Garcia is a man well regarded among his congregation.

Michael Swords, one of the members of the seven-member church board, said Garcia is regarded as "a really nice guy," and his personality comes through as one who wants to share his love for his fellow man.

He came to the U.S. from the Philippines and ministered in Tennessee and then Miami and then he moved to Lehigh Acres to open a church. He was in Tennessee for seven years and then in 1996 went to Miami. A few years ago is when he came to Lehigh to start a new church.

At present, the church rents space in the former Elks building on Joel Blvd. Its address is 205 Joel Blvd., Suite 400 in Lehigh. Garcia's wife works for Regents Bank in Lehigh.
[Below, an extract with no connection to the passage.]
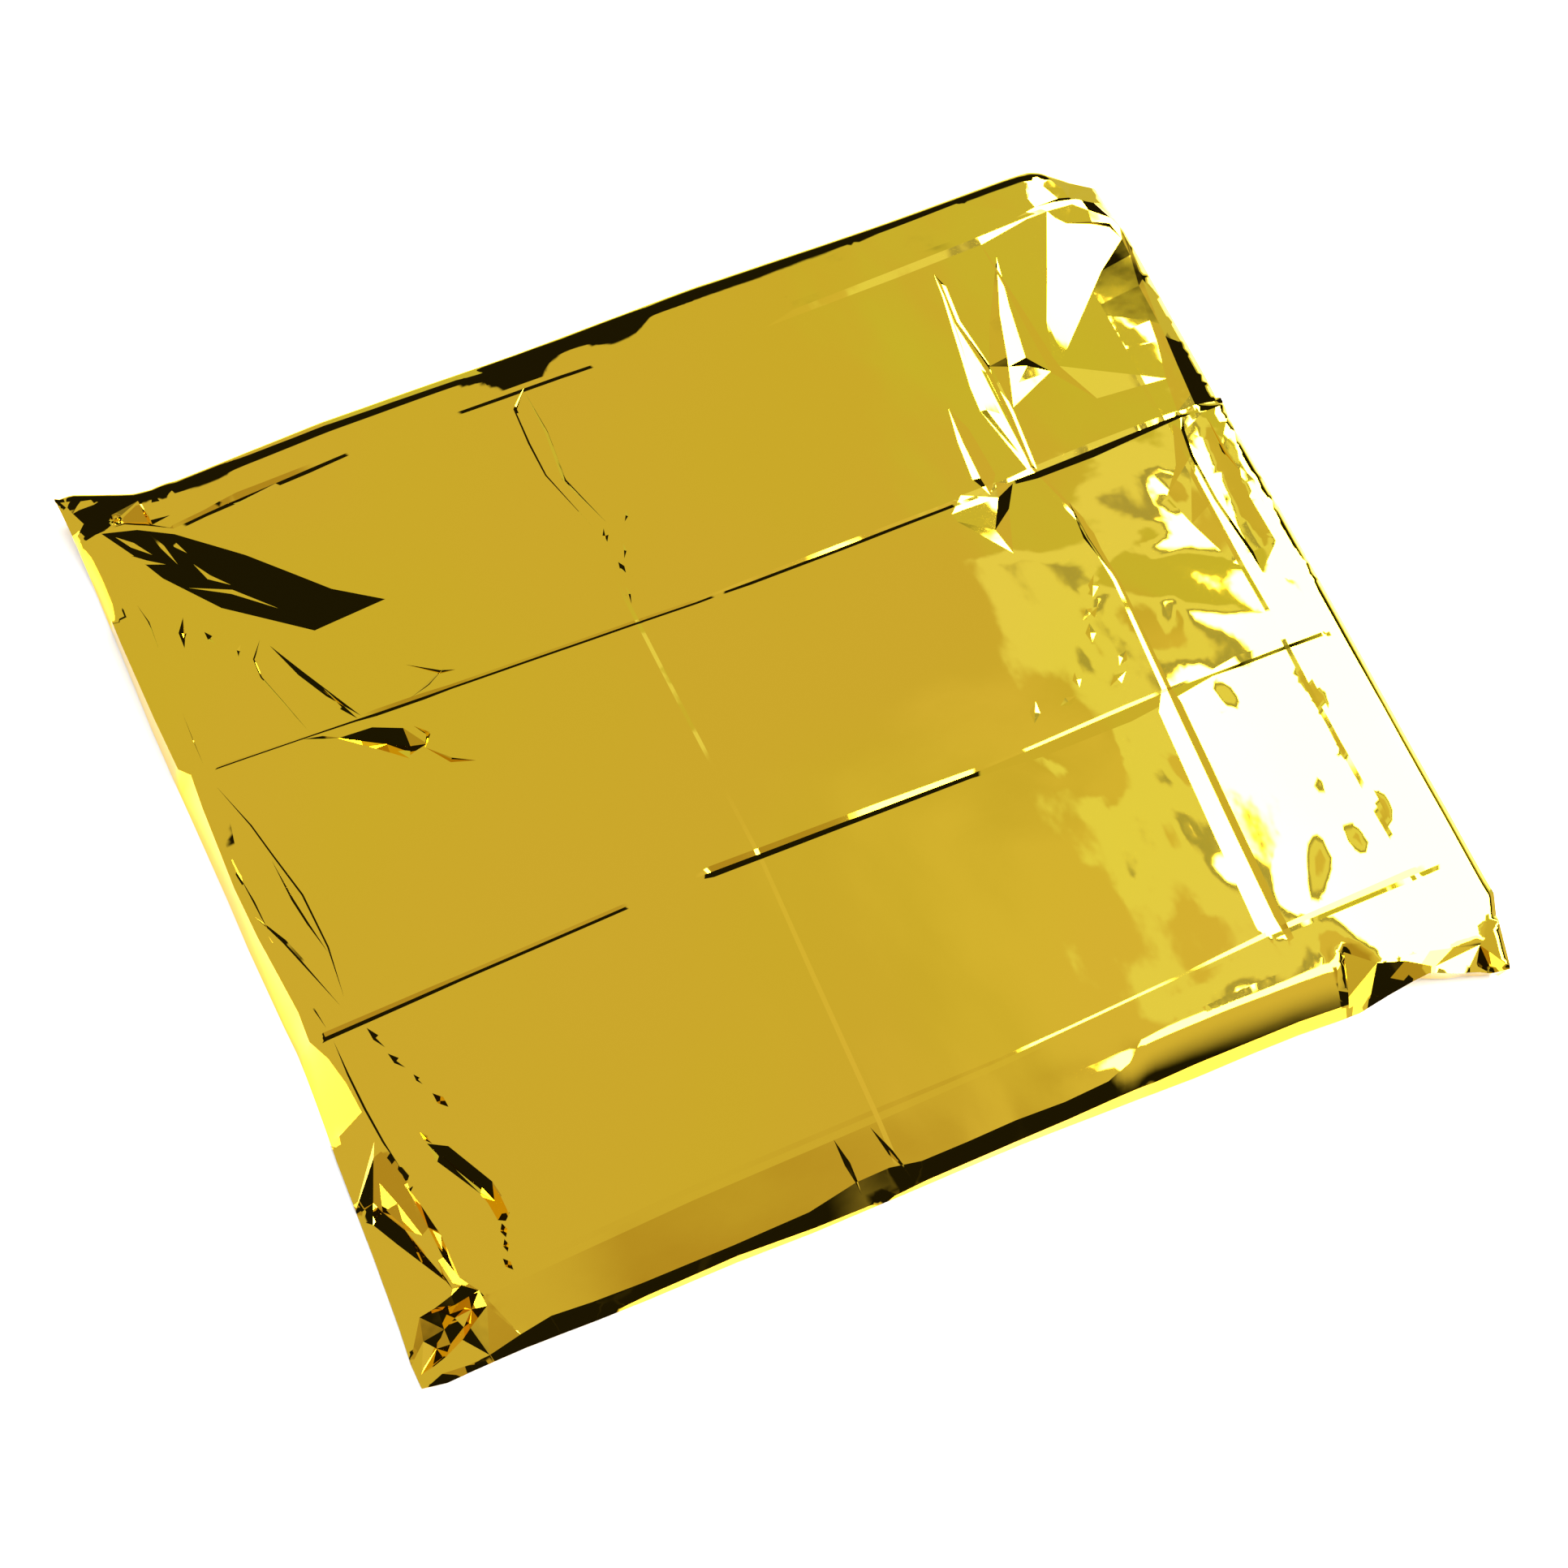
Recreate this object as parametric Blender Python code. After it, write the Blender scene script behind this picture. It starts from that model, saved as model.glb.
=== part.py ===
"""Emergency foil blanket, partly unfolded into a flat packet about 335 x 283 mm.

One continuous sheet of gold metallised film, folded back and forth: a bottom layer on the floor,
four straight inner layers and a creased top layer. The top layer rolls round the south edge into
the bottom layer, folds under at the north edge, and is turned down at the west and east sides.
The pressed films of each layer are modelled as one thick film.

Sizes are in millimetres, measured from the crossing of the middle creases, and become metres when
the mesh is made. X runs along the long side of a panel, Y along its short side, Z up. The origin
is at the middle of the underside.
"""
import math

import bmesh
import bpy
import numpy as np

MM = 0.001

# ---------------------------------------------------------------- driving dimensions
CROSSING = (-30.91, -26.76)    # the middle creases' crossing, in the part's own frame
FILM = 1.0                     # thickness of a layer of pressed films
LAYER_PITCH = 1.6              # from one inner layer to the next
INNER_LAYERS = 4
BOTTOM_Z = FILM / 2            # mid-surface of the bottom layer, which lies on the floor
TOP_Z = 11.0                   # mid-surface of the top layer
FOLD_BEND_STEPS = 5            # facets of an inner fold and of the north fold
ROLL_STEPS = 8                 # facets of the south roll
CREASE_HALF = 3.0              # half width of a crease
CELL = 13.0                    # largest facet of a panel of the top layer
BORDER_CELL = 5.0              # the same of the north and south strips
EAST_CELL = 7.0                # the same of the strip east of crease d
SKIRT_STEPS = 4                # facets of a turned-down side
SIDE_FADE = 9.0                # creases and relief fade over this width at the sides
LEAST_TURN_DOWN = 0.4          # the foot of a turned side lies at least this far below its fold

# Creases across the packet: x where they meet the south roll and the north edge, and their depth.
ACROSS = (
    # name,    south,  north, depth
    ("b",        1.0,   -3.6,   0.5),
    ("c",      128.0,  132.0,   0.8),
    ("d",      177.0,  176.5,  -0.7),
)
# Creases along the packet: y at its west and east side, and their depth.
ALONG = (
    # name,    west,   east, depth
    ("r3",    -80.9,  -80.7,  -0.4),
    ("r2",     -4.0,   -3.5,   0.8),
    ("r1",     76.0,   73.0,   0.8),
    ("r0",    152.6,  152.0,   0.7),
)
# The sides, by the row of the top layer: where it turns down, the foot of the turned part and how
# far south the foot slips, how round the turn is from 0, flat, to 1, and how much of the way down
# it reaches. At the south-west the wall leans out and stays open towards the end of the roll.
WEST_SIDE = (
    # row y, fold x, foot x, foot z, slip, round, reach
    (-96.0, -119.0, -122.5,   8.0,   0.0,   0.2,   0.10),
    (-88.0, -115.0, -120.0,   7.0,  -1.0,   0.2,   0.10),
    (-83.8, -114.0, -133.8,   1.4,  -8.0,   0.2,   0.30),
    (-80.8, -115.4, -135.6,   1.2,  -8.0,   0.1,   1.00),
    (-77.8, -116.6, -136.0,   1.2,  -5.0,   0.1,   1.00),
    (-46.0, -126.5, -134.4,   1.4,  -1.0,   0.5,   1.00),
    ( -4.0, -130.2, -132.8,   1.4,   0.0,   1.0,   1.00),
    ( 76.0, -131.4, -133.4,   1.4,   0.0,   1.0,   1.00),
    (140.0, -132.0, -134.2,   2.0,   0.0,   1.0,   1.00),
    (155.0, -134.0, -135.4,   6.5,   0.0,   1.0,   0.60),
    (163.0, -136.4, -137.0,   8.6,   0.0,   1.0,   0.10),
)
EAST_SIDE = (
    (-96.0,  194.6,  195.0,   2.4,   0.0,   0.5,   0.10),
    (-91.0,  198.2,  198.8,   2.0,   0.0,   0.5,   0.20),
    (-86.0,  197.4,  198.4,   2.0,   0.0,   0.5,   0.50),
    (-80.8,  195.2,  196.8,   1.6,   0.0,   1.0,   1.00),
    ( -4.0,  195.6,  197.2,   1.4,   0.0,   1.0,   1.00),
    ( 72.0,  196.4,  197.6,   1.4,   0.0,   1.0,   1.00),
    ( 98.0,  192.6,  194.2,   1.4,   0.0,   1.0,   1.00),
    (134.0,  194.0,  195.4,   1.6,   0.0,   1.0,   1.00),
    (140.0,  196.2,  197.4,   2.4,   0.0,   1.0,   1.00),
    (152.0,  196.6,  197.4,   5.5,   0.0,   1.0,   0.60),
    (163.0,  196.4,  197.0,   8.6,   0.0,   1.0,   0.10),
)
# North edge of the top layer: the ear at the west, the long edge, the corner cut off at the east.
NORTH_EDGE = (
    # x,     y,      drop
    (-136.4, 165.2,  1.2),
    (-120.0, 158.4,  0.9),
    (-105.0, 157.8,  0.9),
    ( -60.0, 161.8,  1.1),
    (   0.0, 163.0,  1.3),
    (  45.0, 166.0,  1.2),
    ( 120.0, 165.0,  0.9),
    ( 177.0, 166.2,  0.9),
    ( 196.4, 156.6,  1.0),
)
# South edge: where the roll starts, and how far the top layer has dropped there. At the east the
# roll is pinched flat into a pointed ear behind a notch.
SOUTH_EDGE = (
    # x,     y,      drop
    (-119.0,  -92.4, 0.8),
    ( -66.0,  -97.3, 0.7),
    (   0.0,  -99.1, 0.7),
    (  68.0, -101.7, 0.7),
    ( 149.0, -106.2, 1.4),
    ( 157.0, -102.6, 4.0),
    ( 166.0, -102.0, 6.2),
    ( 180.0, -108.6, 7.0),
    ( 194.6, -112.8, 7.6),
)
ROLL_WEST_X = -135.0           # the roll's open west end, where it meets the floor
ROLL_EAST_X = 193.8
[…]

"Our church has a significant amount of people from the Philippines in the congregation; therefore the tragedy in the Philippines has hit close to home though loss of life and economic disaster as their homes were demolished.

"There are some who would hope in the midst of this national disaster, that will take decades to try and recover from, that they might be able to obtain hardship visas for their parents and other loved ones to come to the U.S. The church also has close ties through the Church of God for anyone interested in helping to send support for the Philippino people," said Swords.
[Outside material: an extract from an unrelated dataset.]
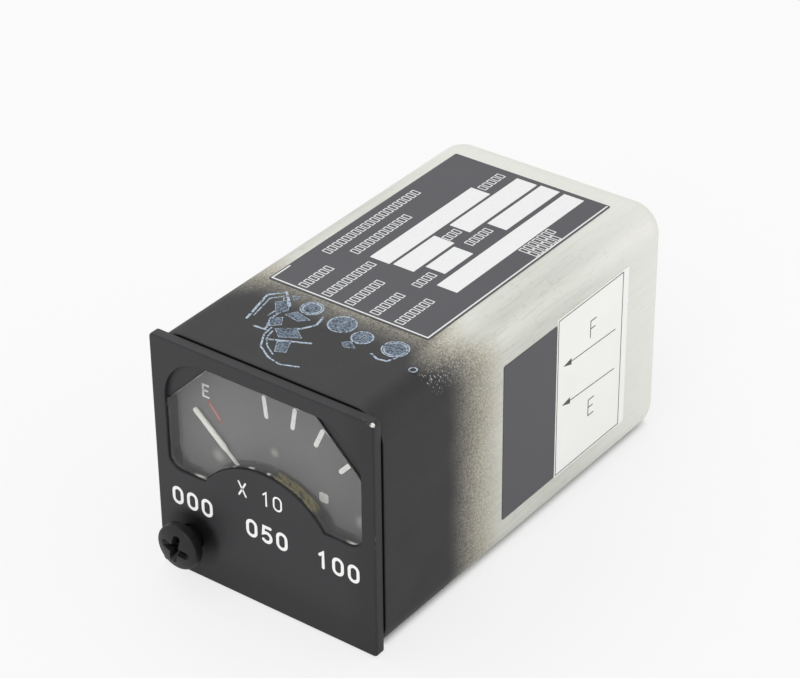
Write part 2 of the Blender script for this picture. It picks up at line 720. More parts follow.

The Church of God is headquartered in Cleveland, Tenn., and in the Philippines, the main office or headquarters is Makati City, according to Pastor Garcia.

He said there are about seven million members of the Church of God around the world.
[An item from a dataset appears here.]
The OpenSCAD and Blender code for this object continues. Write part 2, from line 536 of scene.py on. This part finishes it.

"As soon as the disaster hit the Philippines, a prayer alert went out through the church's networks around the world. And the people came together to help those in the Philippines who lost everything they had," Garcia said.

"We sent money to help victims from families of our church directly to them and every dollar is worth 42 pesos which meant that the American dollar went to buy more because of its additional worth in the Philippines," Garcia noted.

When asked how others in the U.S., could help out he said they could go online to the international church's site at: and give through that site.

"It will take a long time before there will be full recovery," he said.

Garcia and his wife, Camille are planning a visit back to the Philippines next November for a major church conference. He said that the Church of God is the only Christian church in Southeast Asia.

The disaster was also personal for him and his wife. His wife's family was affected as they lost their home.

But his mother-in-law who is 83 who was unable to be evacuated, survived in the kitchen. Her bedroom ceiling collapsed and the whole house was flooded. All was lost.

"She has had no water and no electricity since the terrible typhoon. But electricity is being restored slowly and it is extending into the rural areas in which his wife's family lives.

"After a short while when there were no communications, we all prayed for those who needed help. Then we were able to talk to her and we have kept up with her ever since," he said.

One woman of the church and her son returned to the Philippines to see her family. Garcia said she works at Publix on SR82 and they were kind enough to okay her taking off to return to her homeland.

Garcia's church planned a Dec. 22 presentation with the choir performing. And on January 26 of 2014, Garcia said there will be a special program with Dr. Larry Hess as a special speaker from the worldwide church.

Garcia works at the airport without pay because the church is not yet large enough to pay him a salary. He is part of the federal forces who aid people through security lines before they are allowed to board a flight to make sure nothing gets on a plane that can cause problems.

He says Lehigh Acres has a great potential for its future, but he recognizes the fact that it needs more job opportunities which means jobs in Lehigh are needed for local residents.

The church meets on Sunday afternoons at 4 p.m. for worship and Sunday school is also held there. On Wednesday nights at 7 p.m., the church holds services.

"We are a growing church and we have members from all ethnic backgrounds. We welcome new members to join us. We are a friendly church and we care about people," Garcia said.

"Here at Christmas, we can't forget those in the Phillipines whose families live in Lehigh Acres.

"While it may be Christmas, the love and giving doesn't stop there. We continue to give in God's love for their needs," Garcia said.